Figure 5: Imbalanced Threading - Platform Power
As indicated in the graph above (Figure 5), the platform power consumption increases with a reduction in the performance in Adaptive (PL) – Default mode. Since the ‘Imbalanced-MT&rsq uo; workload now takes much longer to finish, causing performance degradation, power consumption increases.
By looking at the application profile while running the imbalanced-MT version, it is observed that since only one of the threads is doing a large amount of the work, the first thread keeps migrating between the cores, making effective CPU utilization on the cores at ~50%. This is a natural result of the manner in which the Windows scheduler works. However, on a system running in Adaptive (portable/laptop) power mode, this thread migration causes the Windows kernel power manager to incorrectly calculate the optimal target performance state for the processor, as the individual cores may appear less busy than the whole package. Due to this, the Windows OS tends to reduce processor frequency in order to save power in adaptive mode; hence performance results may show degradation in adaptive mode. This, in turn, causes increased power consumption.
To address this issue of incorrectly calculating the optimal frequency, Microsoft provided a hotfix (KB896256) to change the kernel power manager to track CPU utilization across the entire package, rather than the individual cores, hence calculating the optimum frequency for applications. As a result, even when the thread keeps migrating, the CPU frequency reduction decision will be made by looking at the entire package (having both cores) and not individual cores.

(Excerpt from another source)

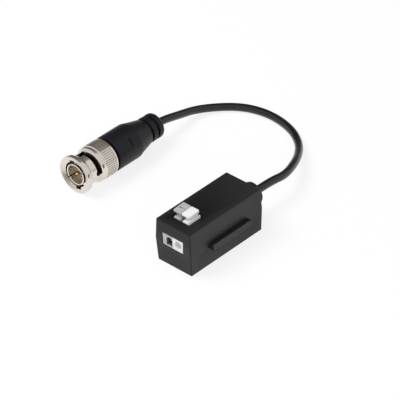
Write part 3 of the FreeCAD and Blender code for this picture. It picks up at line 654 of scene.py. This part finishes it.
@dataclass
class CouplingNut:
    """The bayonet coupling nut: flared rim, neck with two cam slots, shoulder and knurled grip.

    Radii, stations and widths are in millimetres, and angles in degrees.
    """

    rim: float = 7.3
    lip: float = 0.45
    flare_start: float = 1.45
    flare_length: float = 2.05
    neck: float = 5.9
    band: float = 6.85
    groove: float = 6.5
    grip: float = 6.95
    bore: float = 4.95
    chamber: float = 5.95
    chamber_start: float = 10.9
    length: float = 15.4
    knurls: int = 54
    knurl_depth: float = 0.2
    knurl_span: Span = (9.95, 14.6)
    knurl_above: float = 6.8
    valley: Span = (6.6, 6.83)
    entry_angle: float = 103.0
    entry_width: float = 2.5
    entry_depth: Span = (4.1, 5.7)
    entry_span: Span = (-0.7, 6.9)
    window_start: float = 3.6
    window_reach: float = 14.0
    cam_sweep: float = 101.0
    cam_steps: int = 24
    cam_start: float = 6.15
    cam_rise: float = 0.55
    cam_width: float = 2.0
    cam_middle: float = 6.5
    cam_depth: float = 5.0
    lock_station: float = 6.5
    lock_radius: float = 1.22
    lock_reach: Span = (4.0, 9.0)
    painted_shade_within: float = 5.3
    painted_shade_from: float = 2.6

    def profile(self) -> list[Ring]:
        """Work out the turned section, from the mouth round the outside to the spring chamber.

        Returns:
            Radius and station of each corner.
        """
        lip = [(self.rim - self.lip + self.lip * math.sin(a), self.lip - self.lip * math.cos(a)) for a in QUARTER]
        drop, steps = self.rim - self.neck, 9
        flare = [(self.neck + drop * (0.5 + 0.5 * math.cos(math.pi * n / steps)),
                  self.flare_start + self.flare_length * n / steps) for n in range(steps + 1)]
        shoulder = [(self.neck, 7.2), (self.neck + 0.25, 7.5), (self.band - 0.2, 7.9), (self.band, 8.3),
                    (self.band, 8.95), (self.groove, 9.05), (self.groove, 9.45), (self.grip - 0.12, 9.7),
                    (self.grip, 9.9)]
        tail = [(self.grip, 14.65), (self.grip, self.length - 0.3), (self.grip - 0.12, self.length - 0.08),
                (self.grip - 0.35, self.length), (self.chamber, self.length),
                (self.chamber, self.chamber_start), (self.bore, self.chamber_start)]
        return [(self.bore, 0.7), (6.75, 0.04), *lip, *flare, *shoulder, *tail]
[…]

The third set in Figure 4 indicates data with a kernel hotfix. In this case, imbalanced-MT implementation in Adaptive (PL) mode shows similar power/performance data as that of MaxPerf (AO) mode. With this fix, processors run at optimum frequency, not causing degradation in Adaptive (PL) mode. Platform power data with the fix is shown in Figure 5 in the Adaptive (PL) - with GV3 Fix column.

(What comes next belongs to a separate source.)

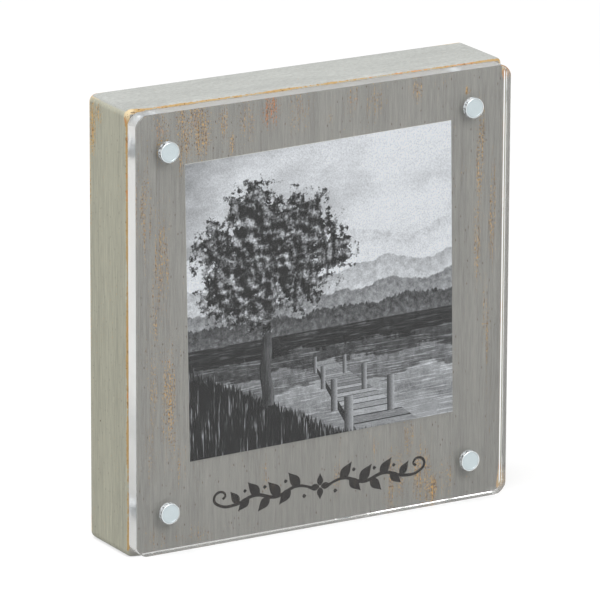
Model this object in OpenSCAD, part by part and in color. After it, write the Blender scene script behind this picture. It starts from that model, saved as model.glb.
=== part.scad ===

This study shows that the imbalanced threading model/under-utilized CPU may cause degradation in performance, causing increased power consumption. It is recommended to use a balanced threading model while multithreading applications. Thread imbalance can be identified by using tools like the Microsoft Perfmon*, the timeline view offered by Intel® VTune™ and Intel® Threading Tools (e.g. Intel® Thread Checker and Intel® Thread Profiler) to track individual thread run-time and processor utilization counters.
Multitasking scenarios with one application affinitized to single core
One of the common usage scenarios for PC users is running multiple applications simultaneously, i.e. multitasking. To understand the performance and power impact of running two applications simultaneously, an experiment is conducted with two office productivity applications running concurrently. Since scheduling the two applications using different techniques is likely to show power/performance impacts, the following scenarios are examined here:
- Microsoft Windows XP scheduling both applications using its scheduling algorithm (no affinitization)
- Each application hard-affinitized to each core. Application 1 runs on core 0 and application 2 runs on core 1.
- One of the applications hard-affinitized to Core 0 while Windows XP schedules the other application
These scheduling configurations are chosen to identify if a certain scheduling mechanism favors both power and performance as compared to the others.
Performance data for these configurations is as shown below in Figure 6. As indicated in the graph, there is no significant performance difference observed with different scheduling configurations.
Figure 6: Multitasking Scenario Performance
As shown in Figure 7, CPU power consumption data-the second scenario that is affinitizing both applications to individual cores-demonstrates slightly higher power consumption as compared to Windows XP scheduling.
Figure 7: Multitasking Scenario - CPU Power
A similar impact is seen (Figure 8) on platform power consumption, where hard-affinitizing both the applications to each cores shows slightly higher platform power consumption as compared to letting Windows XP do the scheduling.
Figure 8: Multitasking Scenario - Platform Power
- Threading done right provides performance boost as well as power savings.
As indicated by the data in the “Balanced Multithreading Model” section, a properly multithreaded application demonstrates performance improvement as well as power savings. This includes multithreaded implementations with a minimum of imbalance and synchronization points. While multithreading an application, it is always recommended to use a threading model in which all the threads perform an equal amount of work independently. Minimizing synchronization points between threads leads to more time spent in the parallel section, which translates to good performance improvements and power savings.
- Thread imbalance may cause performance degradation and may not provide power/performance benefits as compared to balanced threading.
As discussed in the “Imbalanced Threading Model” section, applications with an imbalanced threading model may show lesser performance improvement as compared to a balanced threading model; and hence consume more power as compared to the balanced implementation. Thread imbalances may cause frequent thread migration across cores, which may result in reporting incorrect processor activity states. This may lead processors to go down to lower frequency states (if the hotfix provided by Microsoft is not enabled) in Adaptive scheme even if one of the threads is utilizing full-processor resources. This issue may occur while running single-threaded applications on a dual-core system in Adaptive mode as well.
- Utilize GV3 hotfix (KB896256) from Microsoft
If a multithreaded application indicates performance degradation/increased power consumption in Adaptive (PL) mode, install GV3 hotfix from Microsoft; the issue might be that the OS is getti ng incorrect information about processor performance while in Adaptive mode. GV3 hotfix will track CPU utilization across the entire package rather than individual cores, and will enable the OS to operate at optimum frequency.
- OS scheduling vs. hard affinitizing
In general, for the Intel Core Duo systems, it is advisable to use OS scheduling as opposed to affinitizing threads or applications. The OS scheduler will utilize any under-utilized core; while hard affinitizing may potentially degrade performance since an application may need to wait for the availability of a specific processor even though other processors in the system are idle.